Marginal Way's southern terminus is at Perkins Cove. A drawbridge opened up to let a fishing boat through.




While I was invetigating (ha!) a candy shop, Jack figured out that we were within walking distance of the art museum.

We crossed over the inlet at the drawbridge.



From there, we walked on the street, because there were no sidewalks, for half a mile or so until we reached the museum. Along the way I found a horse chestnut in bloom. We used to have these all over where I grew up, but they were felled by a fungal blight that browned the leaves earlier and earlier each year. We had one in our yard that eventually succumbed too.


The first thing I did when we went inside the Ogunquit Museum of American Art was to ask about the statue of Nixon in the pond. The receptionist looked old enough to maybe know what I was talking about.

She did. "Oh, the Langlais Nixon! We don't have him anymore. He's at the preserve in Cushing," she said, as if I had a clue where Cushing was. (Answer: way the hell up the coast, south of Camden, maybe on the way to Bar Harbor next time.) I was just glad that the thing was, indeed, real, and not some jumbled part of my nightmare childhood memory.

So we went through the museum, which took not much time at all.


Outside were two Langlais sculptures.


There's the pond he was in.



We walked back to town, had lunch, and then went back to the hotel. The tide was out now, leaving a narrow thread of river between us and the beach.



When we went out again, it was to Kennebunkport, where we had late dinner reservations. The town was a short drive up the coast. We assumed there would be more to it. It was almost 5:00 on a weekday and stores were closing for the night.

We poked our heads into some of the shops. We found a righteous metal spare-parts moose, likely made by the same person whose work is also in A Mano in Lambertville. We already have a small moose and a cat.


Nobody I ride with would buy this. They'd make their own.


I have a visual memory of the shop where the cloth dog and bird puppets came from. I remember a narrow wooden walkway, with a railing on one side and little shops on the other. I remembered white wood. As we wandered around the ghost town, I kept looking for an expanse of shops along the water. What we found was a cluster of them, enclosing a little inlet. The wood was wood-colored, not white, and while the shops were indeed small, none was devoted to googly-eyed cloth puppets.

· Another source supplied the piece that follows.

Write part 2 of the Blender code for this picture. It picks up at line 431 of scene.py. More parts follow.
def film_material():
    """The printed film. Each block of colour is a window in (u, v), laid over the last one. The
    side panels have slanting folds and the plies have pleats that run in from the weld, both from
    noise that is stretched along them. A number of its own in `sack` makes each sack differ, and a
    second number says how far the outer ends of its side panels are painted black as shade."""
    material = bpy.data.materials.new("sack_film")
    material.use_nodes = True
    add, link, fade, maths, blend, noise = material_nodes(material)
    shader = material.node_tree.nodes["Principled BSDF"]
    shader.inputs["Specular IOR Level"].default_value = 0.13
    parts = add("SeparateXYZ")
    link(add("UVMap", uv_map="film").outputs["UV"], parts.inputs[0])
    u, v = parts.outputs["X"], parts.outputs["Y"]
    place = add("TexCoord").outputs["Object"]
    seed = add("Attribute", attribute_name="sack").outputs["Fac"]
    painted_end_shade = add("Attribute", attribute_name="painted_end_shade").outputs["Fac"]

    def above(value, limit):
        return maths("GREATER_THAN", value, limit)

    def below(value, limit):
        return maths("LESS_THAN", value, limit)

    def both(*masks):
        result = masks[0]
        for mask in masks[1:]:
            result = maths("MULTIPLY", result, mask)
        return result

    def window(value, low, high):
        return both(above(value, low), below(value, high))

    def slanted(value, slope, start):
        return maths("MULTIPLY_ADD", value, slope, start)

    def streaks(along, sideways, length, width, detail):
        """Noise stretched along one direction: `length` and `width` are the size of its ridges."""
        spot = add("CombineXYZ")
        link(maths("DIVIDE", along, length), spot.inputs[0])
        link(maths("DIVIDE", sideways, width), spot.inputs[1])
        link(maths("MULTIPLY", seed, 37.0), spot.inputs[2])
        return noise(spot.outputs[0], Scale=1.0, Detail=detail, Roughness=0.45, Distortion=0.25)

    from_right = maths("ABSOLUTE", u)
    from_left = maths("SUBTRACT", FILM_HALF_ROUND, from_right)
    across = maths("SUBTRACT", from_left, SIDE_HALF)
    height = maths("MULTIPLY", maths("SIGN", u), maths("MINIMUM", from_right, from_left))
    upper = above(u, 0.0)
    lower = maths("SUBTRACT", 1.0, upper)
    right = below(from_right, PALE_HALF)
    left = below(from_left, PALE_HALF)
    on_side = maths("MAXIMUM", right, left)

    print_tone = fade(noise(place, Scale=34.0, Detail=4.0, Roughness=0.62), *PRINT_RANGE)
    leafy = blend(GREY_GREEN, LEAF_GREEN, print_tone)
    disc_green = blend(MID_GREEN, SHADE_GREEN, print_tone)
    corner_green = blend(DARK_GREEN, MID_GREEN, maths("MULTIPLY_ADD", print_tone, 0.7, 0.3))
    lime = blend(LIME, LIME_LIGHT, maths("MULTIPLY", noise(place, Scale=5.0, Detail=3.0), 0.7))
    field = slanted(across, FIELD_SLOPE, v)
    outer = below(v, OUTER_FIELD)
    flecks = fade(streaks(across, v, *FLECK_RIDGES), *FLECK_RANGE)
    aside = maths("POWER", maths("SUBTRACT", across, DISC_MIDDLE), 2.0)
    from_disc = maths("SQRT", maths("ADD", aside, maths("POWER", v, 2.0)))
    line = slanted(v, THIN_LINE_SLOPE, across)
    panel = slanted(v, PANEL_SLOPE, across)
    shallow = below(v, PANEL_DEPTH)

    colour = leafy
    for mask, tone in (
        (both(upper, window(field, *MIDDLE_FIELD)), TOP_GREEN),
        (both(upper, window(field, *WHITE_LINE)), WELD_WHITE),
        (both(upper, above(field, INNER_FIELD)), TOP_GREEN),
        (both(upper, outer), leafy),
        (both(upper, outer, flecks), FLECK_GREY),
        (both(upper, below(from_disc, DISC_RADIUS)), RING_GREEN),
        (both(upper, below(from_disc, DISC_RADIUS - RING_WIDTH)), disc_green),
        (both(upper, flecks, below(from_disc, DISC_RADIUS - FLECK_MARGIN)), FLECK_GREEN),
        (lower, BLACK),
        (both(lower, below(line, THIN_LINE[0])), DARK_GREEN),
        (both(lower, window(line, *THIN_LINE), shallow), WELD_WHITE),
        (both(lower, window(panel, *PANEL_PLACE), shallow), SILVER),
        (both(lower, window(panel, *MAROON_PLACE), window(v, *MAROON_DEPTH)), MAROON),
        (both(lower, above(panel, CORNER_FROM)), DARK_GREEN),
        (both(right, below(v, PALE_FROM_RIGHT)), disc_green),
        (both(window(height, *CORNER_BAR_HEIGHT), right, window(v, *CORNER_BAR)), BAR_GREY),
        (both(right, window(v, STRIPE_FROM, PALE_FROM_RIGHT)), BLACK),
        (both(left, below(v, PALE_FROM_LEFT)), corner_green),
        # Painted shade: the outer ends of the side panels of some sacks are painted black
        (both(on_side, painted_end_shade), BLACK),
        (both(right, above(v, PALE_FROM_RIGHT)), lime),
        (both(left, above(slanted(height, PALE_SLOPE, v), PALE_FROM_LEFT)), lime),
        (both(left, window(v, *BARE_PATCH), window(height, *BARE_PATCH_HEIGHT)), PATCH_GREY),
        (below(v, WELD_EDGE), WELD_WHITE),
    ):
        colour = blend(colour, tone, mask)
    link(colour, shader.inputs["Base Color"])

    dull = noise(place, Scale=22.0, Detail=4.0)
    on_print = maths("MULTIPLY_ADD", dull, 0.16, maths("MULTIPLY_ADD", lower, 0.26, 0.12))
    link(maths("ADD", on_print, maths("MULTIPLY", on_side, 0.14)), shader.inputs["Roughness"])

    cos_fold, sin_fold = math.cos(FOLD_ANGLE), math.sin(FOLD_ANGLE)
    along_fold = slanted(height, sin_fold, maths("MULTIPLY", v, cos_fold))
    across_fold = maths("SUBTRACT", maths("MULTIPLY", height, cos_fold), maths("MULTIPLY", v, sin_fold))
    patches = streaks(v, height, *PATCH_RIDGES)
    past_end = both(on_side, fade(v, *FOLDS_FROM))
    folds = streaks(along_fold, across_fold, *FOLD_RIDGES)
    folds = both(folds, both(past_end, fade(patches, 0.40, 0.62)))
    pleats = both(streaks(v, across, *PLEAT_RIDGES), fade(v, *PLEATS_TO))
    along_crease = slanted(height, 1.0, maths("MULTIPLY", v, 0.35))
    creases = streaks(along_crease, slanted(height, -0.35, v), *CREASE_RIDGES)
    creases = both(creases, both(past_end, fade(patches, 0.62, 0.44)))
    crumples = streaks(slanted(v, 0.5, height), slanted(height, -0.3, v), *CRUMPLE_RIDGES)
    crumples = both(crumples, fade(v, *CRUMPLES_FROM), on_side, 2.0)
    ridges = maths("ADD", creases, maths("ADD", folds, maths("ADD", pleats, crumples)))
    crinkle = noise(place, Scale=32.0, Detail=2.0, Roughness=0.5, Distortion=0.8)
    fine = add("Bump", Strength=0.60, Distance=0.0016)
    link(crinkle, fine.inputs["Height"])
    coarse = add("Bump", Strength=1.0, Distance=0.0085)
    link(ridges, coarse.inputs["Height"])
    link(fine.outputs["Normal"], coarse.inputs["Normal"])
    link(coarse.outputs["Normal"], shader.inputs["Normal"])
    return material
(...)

I know we were in the store twice in two years, and that one of us got a brown dog the second time. Whether it was mine to begin with or I adopted the brown one, I wound up with both. They're collecting dust on the top of the bookshelf above the desk I'm writing from right now. Hang on, let me get a picture.


There was no point in driving back to Ogunquit, so we found a bench at the edge of a park by the water. I took a handful of pictures, then sat with Jack and read for a while until the wind was too much. 





Jack had made reservations at a place called Earth at Hidden Pond. We found ourselves winding our way up a long hill in the woods. On either side were luxurious cabins (yours for only $1700 per night!) set back from the road. At the very top was the restaurant. Our table wasn't ready (or maybe I looked every bit of my meager salary and was stinking up the place), so they sent us to sit outside by the fire pit to wait.

This, was, I suppose, the hidden pond.



While we were waiting, I checked in with Bar Harbor Cam to see what the sunset was like up there.


 Tomorrow night we'd be in the picture.

1 comment:

frallen2002@yahoo.com said...

Hey, Laura. I love how restful and peaceful the beach looks. I also had fun totally geeking out on the description of the geological formations of the place, so I looked up some articles on the Silurian Period in the "Geology Portal" and USGS websites, and found out that during the Silurian Period there was a supercontinent called Gondwana which at one point filled much of the Southern Hemisphere. Check out some maps of this ancient continent and you'll see that towards the end of this period (dye to factors like continental drift) it begins to form a rough octopus shape and you find the beginnings of Africa and North America as relatively tiny land masses. I'm having fun traving the geology, and have found that apparently the ancient continent of Pangea came roughly a hundred million years after Gondwana broke up, with Ogunquit forming well after Pangea, of course.) I'd post the link to the map of the octopus-shaped Gondwana, but I'd better stop this comment now because I had tried to do a comment last night which would have included the link, and I somehow lost all my writing, probably while toggling back and forth cutting and pasting links like that one.